Mais une plus grande attention portée aux différents éléments mobilisés atteste que, comme ses collègues, Pervenche n’accorde que peu de place, lors de ses éventuelles rencontres avec les autres enseignants, aux activités qu’elle mène avec l’élève ou au travail de distanciation relationnelle. En effet, elle privilégie les objets du registre de l’objectivation comptable des pratiques pédagogiques (bilan, programme, acquis, potentiel, intensifier, bénéficier). Seules, les idées de protection et d’accompagnement peuvent évoquer la proximité entre l’éducatrice et l’enfant : dans le reste de ses propos relevant du registre Praxis et Relation, Pervenche ne se considère pas comme un des objets principaux de son discours.

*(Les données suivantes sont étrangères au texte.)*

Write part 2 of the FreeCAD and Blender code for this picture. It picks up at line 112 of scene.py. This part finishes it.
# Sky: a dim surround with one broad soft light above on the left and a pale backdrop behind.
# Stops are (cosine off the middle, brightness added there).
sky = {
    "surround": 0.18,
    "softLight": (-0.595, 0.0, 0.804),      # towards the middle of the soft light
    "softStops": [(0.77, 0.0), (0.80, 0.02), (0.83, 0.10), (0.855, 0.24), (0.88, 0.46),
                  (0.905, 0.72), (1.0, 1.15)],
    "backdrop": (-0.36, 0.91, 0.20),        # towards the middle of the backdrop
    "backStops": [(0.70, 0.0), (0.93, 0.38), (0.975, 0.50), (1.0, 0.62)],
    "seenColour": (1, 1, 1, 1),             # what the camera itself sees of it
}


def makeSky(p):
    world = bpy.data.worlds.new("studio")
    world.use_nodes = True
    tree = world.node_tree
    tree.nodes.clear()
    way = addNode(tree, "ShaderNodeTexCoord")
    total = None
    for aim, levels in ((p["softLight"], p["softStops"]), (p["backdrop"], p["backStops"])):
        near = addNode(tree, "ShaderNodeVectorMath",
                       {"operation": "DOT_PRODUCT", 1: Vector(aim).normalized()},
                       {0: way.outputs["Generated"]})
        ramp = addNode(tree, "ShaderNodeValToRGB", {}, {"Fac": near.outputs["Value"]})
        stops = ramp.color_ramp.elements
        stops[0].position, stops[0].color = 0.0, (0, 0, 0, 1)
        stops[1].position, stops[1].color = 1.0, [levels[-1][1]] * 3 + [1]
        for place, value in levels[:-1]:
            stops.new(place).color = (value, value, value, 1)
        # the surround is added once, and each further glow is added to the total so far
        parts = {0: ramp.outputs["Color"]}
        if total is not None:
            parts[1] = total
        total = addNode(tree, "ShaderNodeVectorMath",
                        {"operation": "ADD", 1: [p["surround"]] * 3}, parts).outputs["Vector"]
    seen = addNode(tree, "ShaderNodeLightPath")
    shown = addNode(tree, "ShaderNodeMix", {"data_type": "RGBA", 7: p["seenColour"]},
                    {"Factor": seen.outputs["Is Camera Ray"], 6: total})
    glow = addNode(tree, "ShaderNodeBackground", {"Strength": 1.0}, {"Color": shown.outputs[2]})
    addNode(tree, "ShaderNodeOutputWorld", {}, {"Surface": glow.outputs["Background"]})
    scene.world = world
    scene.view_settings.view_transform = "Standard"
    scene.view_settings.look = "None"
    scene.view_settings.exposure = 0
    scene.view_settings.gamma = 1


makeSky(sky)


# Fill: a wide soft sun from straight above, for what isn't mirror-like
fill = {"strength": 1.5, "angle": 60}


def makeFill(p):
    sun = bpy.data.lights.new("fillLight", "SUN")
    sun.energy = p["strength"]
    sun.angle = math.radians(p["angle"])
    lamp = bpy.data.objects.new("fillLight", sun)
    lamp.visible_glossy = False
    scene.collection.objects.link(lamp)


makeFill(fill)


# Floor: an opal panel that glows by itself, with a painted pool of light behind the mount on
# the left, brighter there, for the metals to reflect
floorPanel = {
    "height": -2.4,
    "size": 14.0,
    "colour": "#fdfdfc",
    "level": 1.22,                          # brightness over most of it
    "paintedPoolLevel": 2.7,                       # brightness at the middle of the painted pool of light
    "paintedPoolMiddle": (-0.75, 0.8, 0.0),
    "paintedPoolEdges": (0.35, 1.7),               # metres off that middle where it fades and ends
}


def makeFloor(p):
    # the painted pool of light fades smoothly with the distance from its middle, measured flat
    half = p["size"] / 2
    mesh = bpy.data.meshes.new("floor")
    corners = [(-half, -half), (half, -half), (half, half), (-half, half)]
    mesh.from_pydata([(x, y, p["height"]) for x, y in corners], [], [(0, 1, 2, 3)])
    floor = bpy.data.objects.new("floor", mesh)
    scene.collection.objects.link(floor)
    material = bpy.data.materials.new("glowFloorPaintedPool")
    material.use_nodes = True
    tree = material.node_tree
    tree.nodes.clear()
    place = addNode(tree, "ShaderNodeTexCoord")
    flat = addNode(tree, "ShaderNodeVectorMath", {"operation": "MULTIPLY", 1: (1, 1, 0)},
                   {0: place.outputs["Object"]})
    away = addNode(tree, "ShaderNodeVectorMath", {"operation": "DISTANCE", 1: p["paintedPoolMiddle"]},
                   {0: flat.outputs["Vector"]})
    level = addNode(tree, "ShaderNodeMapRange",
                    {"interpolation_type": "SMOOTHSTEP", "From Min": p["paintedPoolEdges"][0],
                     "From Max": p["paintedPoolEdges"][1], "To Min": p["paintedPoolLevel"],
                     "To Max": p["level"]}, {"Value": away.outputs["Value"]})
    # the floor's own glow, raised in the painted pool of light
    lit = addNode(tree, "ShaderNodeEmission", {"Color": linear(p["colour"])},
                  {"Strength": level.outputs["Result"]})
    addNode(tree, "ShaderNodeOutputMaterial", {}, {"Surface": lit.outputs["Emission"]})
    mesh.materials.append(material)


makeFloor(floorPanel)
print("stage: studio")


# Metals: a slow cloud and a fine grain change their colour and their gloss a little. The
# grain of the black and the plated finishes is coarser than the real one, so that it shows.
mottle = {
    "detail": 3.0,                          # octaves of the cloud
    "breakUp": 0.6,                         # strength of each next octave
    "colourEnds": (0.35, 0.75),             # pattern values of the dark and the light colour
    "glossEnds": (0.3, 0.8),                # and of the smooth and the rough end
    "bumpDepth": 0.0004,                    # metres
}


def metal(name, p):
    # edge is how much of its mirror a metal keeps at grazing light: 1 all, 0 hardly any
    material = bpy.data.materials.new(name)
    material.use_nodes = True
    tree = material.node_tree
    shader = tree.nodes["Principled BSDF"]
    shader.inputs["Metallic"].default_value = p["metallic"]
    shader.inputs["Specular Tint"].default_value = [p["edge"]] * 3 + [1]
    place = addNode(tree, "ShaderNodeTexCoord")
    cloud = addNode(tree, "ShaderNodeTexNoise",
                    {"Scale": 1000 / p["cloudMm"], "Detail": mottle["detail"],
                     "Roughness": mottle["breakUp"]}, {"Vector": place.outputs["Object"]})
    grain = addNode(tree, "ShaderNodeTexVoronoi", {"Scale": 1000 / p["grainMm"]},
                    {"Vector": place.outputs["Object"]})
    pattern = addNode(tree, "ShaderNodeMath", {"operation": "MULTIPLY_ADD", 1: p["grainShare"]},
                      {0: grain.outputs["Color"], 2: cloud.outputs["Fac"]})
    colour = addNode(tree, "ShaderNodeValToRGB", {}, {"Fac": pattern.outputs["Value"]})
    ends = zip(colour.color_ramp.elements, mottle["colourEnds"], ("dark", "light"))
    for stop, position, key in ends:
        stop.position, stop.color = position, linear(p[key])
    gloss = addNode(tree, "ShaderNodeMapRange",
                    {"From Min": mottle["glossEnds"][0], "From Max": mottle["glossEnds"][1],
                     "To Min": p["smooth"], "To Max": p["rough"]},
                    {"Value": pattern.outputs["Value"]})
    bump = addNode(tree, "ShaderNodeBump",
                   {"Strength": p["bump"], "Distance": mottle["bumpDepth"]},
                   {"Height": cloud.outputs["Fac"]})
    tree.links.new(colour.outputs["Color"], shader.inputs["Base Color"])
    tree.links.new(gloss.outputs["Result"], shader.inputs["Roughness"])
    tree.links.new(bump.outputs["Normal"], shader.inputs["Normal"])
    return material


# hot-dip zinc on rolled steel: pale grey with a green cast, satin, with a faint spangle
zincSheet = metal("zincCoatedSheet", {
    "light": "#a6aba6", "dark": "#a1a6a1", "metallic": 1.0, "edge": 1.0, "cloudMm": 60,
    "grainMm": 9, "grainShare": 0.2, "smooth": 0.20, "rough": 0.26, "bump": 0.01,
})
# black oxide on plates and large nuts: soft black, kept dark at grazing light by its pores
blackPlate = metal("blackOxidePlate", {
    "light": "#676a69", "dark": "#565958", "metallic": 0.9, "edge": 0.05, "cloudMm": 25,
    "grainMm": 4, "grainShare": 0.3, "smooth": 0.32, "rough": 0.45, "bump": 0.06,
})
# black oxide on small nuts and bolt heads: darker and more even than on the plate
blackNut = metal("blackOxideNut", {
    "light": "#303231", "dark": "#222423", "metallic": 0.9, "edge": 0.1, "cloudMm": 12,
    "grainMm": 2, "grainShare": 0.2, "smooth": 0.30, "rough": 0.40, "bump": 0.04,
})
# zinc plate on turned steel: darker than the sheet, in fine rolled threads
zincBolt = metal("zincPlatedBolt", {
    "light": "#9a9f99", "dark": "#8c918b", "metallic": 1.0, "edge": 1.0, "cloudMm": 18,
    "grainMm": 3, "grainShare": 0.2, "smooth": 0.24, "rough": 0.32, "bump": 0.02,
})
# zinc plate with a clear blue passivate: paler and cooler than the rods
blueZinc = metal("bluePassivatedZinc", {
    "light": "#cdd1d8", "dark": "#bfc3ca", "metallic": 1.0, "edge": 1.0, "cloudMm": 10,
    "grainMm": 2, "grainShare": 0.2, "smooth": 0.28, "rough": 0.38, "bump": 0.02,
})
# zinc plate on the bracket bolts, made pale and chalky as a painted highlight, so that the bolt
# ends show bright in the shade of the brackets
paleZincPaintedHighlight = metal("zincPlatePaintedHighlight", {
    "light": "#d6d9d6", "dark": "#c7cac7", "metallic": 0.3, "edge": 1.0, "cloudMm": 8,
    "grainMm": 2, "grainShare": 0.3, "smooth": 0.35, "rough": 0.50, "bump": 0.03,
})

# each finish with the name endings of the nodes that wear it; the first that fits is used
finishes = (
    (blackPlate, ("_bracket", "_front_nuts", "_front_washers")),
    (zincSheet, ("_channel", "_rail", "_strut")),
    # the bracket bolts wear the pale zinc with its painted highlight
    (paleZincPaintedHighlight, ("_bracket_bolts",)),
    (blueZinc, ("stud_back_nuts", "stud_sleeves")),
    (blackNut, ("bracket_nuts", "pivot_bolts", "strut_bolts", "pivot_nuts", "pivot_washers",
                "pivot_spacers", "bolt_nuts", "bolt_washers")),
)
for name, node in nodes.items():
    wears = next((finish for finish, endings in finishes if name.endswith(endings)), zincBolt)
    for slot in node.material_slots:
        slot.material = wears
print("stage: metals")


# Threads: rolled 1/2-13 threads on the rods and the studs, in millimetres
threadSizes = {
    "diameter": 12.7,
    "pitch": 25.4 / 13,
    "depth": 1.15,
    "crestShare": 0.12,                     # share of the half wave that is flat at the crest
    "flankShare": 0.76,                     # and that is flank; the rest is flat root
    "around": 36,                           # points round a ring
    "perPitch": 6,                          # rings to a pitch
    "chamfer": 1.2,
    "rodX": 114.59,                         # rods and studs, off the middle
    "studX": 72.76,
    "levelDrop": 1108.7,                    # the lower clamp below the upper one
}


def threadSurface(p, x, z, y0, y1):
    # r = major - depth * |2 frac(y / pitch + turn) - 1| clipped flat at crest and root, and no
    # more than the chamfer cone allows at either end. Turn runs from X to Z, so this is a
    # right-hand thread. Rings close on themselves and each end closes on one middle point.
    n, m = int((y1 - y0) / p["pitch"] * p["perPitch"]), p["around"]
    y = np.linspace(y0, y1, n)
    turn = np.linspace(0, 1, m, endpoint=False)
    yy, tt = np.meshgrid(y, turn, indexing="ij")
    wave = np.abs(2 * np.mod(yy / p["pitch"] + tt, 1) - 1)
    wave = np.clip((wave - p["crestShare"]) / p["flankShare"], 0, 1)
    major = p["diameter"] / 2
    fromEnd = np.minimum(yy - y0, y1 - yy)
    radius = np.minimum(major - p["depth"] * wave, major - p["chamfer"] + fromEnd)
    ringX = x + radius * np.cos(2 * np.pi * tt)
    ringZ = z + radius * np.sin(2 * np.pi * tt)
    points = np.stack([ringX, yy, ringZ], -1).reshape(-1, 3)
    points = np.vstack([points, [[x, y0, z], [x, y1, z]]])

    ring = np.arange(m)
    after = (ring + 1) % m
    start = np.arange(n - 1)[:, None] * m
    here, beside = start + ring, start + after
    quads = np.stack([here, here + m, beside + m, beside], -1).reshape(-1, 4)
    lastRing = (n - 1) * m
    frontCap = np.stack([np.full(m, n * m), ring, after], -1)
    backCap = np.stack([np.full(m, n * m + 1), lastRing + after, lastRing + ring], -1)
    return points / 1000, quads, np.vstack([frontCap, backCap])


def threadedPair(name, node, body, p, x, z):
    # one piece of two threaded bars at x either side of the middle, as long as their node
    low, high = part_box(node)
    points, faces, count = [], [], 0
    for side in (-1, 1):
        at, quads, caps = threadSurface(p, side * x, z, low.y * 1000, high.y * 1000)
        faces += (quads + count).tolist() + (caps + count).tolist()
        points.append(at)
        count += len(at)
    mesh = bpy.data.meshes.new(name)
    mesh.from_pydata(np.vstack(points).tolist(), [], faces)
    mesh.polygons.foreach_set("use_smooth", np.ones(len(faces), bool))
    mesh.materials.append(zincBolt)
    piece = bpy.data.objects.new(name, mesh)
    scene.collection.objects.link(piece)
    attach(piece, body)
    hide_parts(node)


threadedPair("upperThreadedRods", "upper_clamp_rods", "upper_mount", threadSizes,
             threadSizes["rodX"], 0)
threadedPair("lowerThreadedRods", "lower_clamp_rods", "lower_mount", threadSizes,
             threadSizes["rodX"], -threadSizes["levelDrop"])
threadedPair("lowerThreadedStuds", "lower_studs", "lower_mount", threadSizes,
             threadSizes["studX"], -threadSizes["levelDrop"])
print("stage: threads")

C’est aussi le cas de Mylène qui décrit, avec force détail empruntés aux trois mondes, le fonctionnement de son module. Il n’y est question que d’adultes qui se rassurent mutuellement, jamais d’enfants.

En revanche, les propos d’Yvonne permettent d’entrevoir ce que pourrait être une pratique de traduction. Au sujet des adaptations qu’elle entreprend dans sa classe, elle décrit avec précision des pratiques, et n’aborde pas les aspects relationnels. L’espace des rencontres entre enseignants lui permet de s’interroger avec ses collègues sur le « contact physique » avec l’élève considéré, alors qu’elle n’évoque plus un seul objet de pratiques. Mais les propositions ainsi repérées ne sont pas assez nombreuses pour que l’on puisse systématiser ces observations.

Notes
444.

Xavier, Aubin et Ahmed sont déjà repérés pour leur faible mobilisation de ressources, en général ; Bérénice, Laszlo, Ernest et Octave, eux, négigent les ressources scolaires en particulier. On remarque qu’ainsi, sont écartés de cette phase de l’étude la quasi-totalité des éducateurs, techniques ou scolaires. Nous avons d’ailleurs remarqué par l’étude des questionnaires leur très faible investissement des rencontre et réunions pédagogiques.